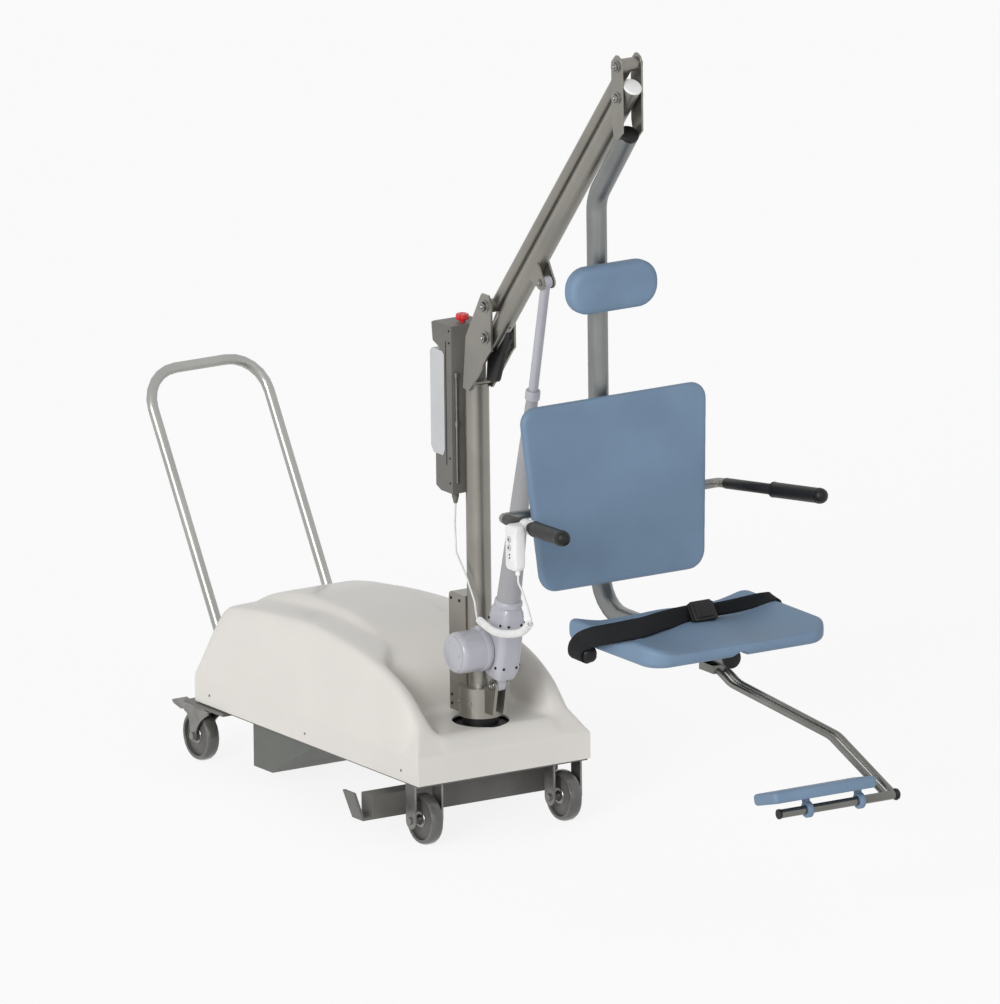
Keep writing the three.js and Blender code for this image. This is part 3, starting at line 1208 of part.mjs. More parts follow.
const leftArmGroup = carrierGroup.children.find((child) => child.children.some((mesh) => mesh.name === "arm_left"));
const handsetGroup = subGroup(leftArmGroup, ...handsetPlace().toArray());
add("handset", handsetGeometry(), finishes.white, handsetGroup);
add("cord_upper", upperCord(), finishes.white, mastGroup);
add("cord_curl", curlyCord(), finishes.white, mastGroup);
add("cord_lower", lowerCord(), finishes.white, mastGroup);

// The whole lift stands with its origin at the centre of its footprint
lift.updateMatrixWorld(true);
const bounds = new THREE.Box3().setFromObject(lift, true);
const centre = bounds.getCenter(new THREE.Vector3());
lift.position.set(-centre.x, -centre.y, -bounds.min.z);
console.log("origin shift", lift.position.toArray().map((v) => v.toFixed(2)).join(" "));

export default lift;
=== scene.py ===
import json
import math

import bmesh
import bpy
from mathutils import Matrix, Vector


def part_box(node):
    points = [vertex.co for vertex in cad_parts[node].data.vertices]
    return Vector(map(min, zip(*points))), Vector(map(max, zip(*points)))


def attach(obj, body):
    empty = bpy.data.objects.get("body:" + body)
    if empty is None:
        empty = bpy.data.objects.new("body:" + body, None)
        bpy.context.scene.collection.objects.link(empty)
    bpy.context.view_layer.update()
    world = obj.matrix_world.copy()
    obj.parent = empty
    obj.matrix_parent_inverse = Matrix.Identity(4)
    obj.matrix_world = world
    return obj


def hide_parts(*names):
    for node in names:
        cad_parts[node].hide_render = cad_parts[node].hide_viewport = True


print("loading the frame")
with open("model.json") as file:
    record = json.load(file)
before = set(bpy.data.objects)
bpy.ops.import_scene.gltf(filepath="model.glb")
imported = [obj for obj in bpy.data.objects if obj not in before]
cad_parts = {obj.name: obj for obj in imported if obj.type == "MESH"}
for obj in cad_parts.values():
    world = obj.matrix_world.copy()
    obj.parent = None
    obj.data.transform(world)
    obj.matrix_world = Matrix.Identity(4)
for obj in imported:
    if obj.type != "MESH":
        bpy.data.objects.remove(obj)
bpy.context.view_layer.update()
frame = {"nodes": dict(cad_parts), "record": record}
nodes = frame["nodes"]


def millimetres(value):
    return value / 1000


def boxCentre(node):
    low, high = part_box(node)
    return (low + high) / 2


mastX = boxCentre("mast_tube").x


def place(x, y, z):
    # a point in millimetres from the mast's axis on the floor, as the CAD source counts
    return Vector((mastX + millimetres(x), millimetres(y), millimetres(z)))


upward, leftward = Vector((0, 0, 1)), Vector((0, -1, 0))


def shifted(x, y, z):
    return Matrix.Translation((millimetres(x), millimetres(y), millimetres(z)))


def placed(x, y, z):
    return Matrix.Translation(place(x, y, z))


def addObject(name, data):
    made = bpy.data.objects.new(name, data)
    bpy.context.scene.collection.objects.link(made)
    return made


def meshOf(name, bm):
    mesh = bpy.data.meshes.new(name)
    bm.to_mesh(mesh)
    bm.free()
    return mesh


def feed(tree, node, inputs):
    # each input takes a value, or a link where the value is another node's socket
    for name, value in dict(inputs).items():
        if isinstance(value, bpy.types.NodeSocket):
            tree.links.new(value, node.inputs[name])
        else:
            node.inputs[name].default_value = value


def addNode(tree, kind, inputs=()):
    made = tree.nodes.new("ShaderNode" + kind)
    feed(tree, made, inputs)
    return made


def newMaterial(name):
    made = bpy.data.materials.new(name)
    made.use_nodes = True
    return made, made.node_tree, made.node_tree.nodes["Principled BSDF"]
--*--
* _The problem_
Using the data above, extract exactly the lines from the one that holds "of its footprint" to the one that holds "imported = [obj", both ends included, and no others.

* _Result of the task_
// The whole lift stands with its origin at the centre of its footprint
lift.updateMatrixWorld(true);
const bounds = new THREE.Box3().setFromObject(lift, true);
const centre = bounds.getCenter(new THREE.Vector3());
lift.position.set(-centre.x, -centre.y, -bounds.min.z);
console.log("origin shift", lift.position.toArray().map((v) => v.toFixed(2)).join(" "));

export default lift;
=== scene.py ===
import json
import math

import bmesh
import bpy
from mathutils import Matrix, Vector


def part_box(node):
    points = [vertex.co for vertex in cad_parts[node].data.vertices]
    return Vector(map(min, zip(*points))), Vector(map(max, zip(*points)))


def attach(obj, body):
    empty = bpy.data.objects.get("body:" + body)
    if empty is None:
        empty = bpy.data.objects.new("body:" + body, None)
        bpy.context.scene.collection.objects.link(empty)
    bpy.context.view_layer.update()
    world = obj.matrix_world.copy()
    obj.parent = empty
    obj.matrix_parent_inverse = Matrix.Identity(4)
    obj.matrix_world = world
    return obj


def hide_parts(*names):
    for node in names:
        cad_parts[node].hide_render = cad_parts[node].hide_viewport = True


print("loading the frame")
with open("model.json") as file:
    record = json.load(file)
before = set(bpy.data.objects)
bpy.ops.import_scene.gltf(filepath="model.glb")
imported = [obj for obj in bpy.data.objects if obj not in before]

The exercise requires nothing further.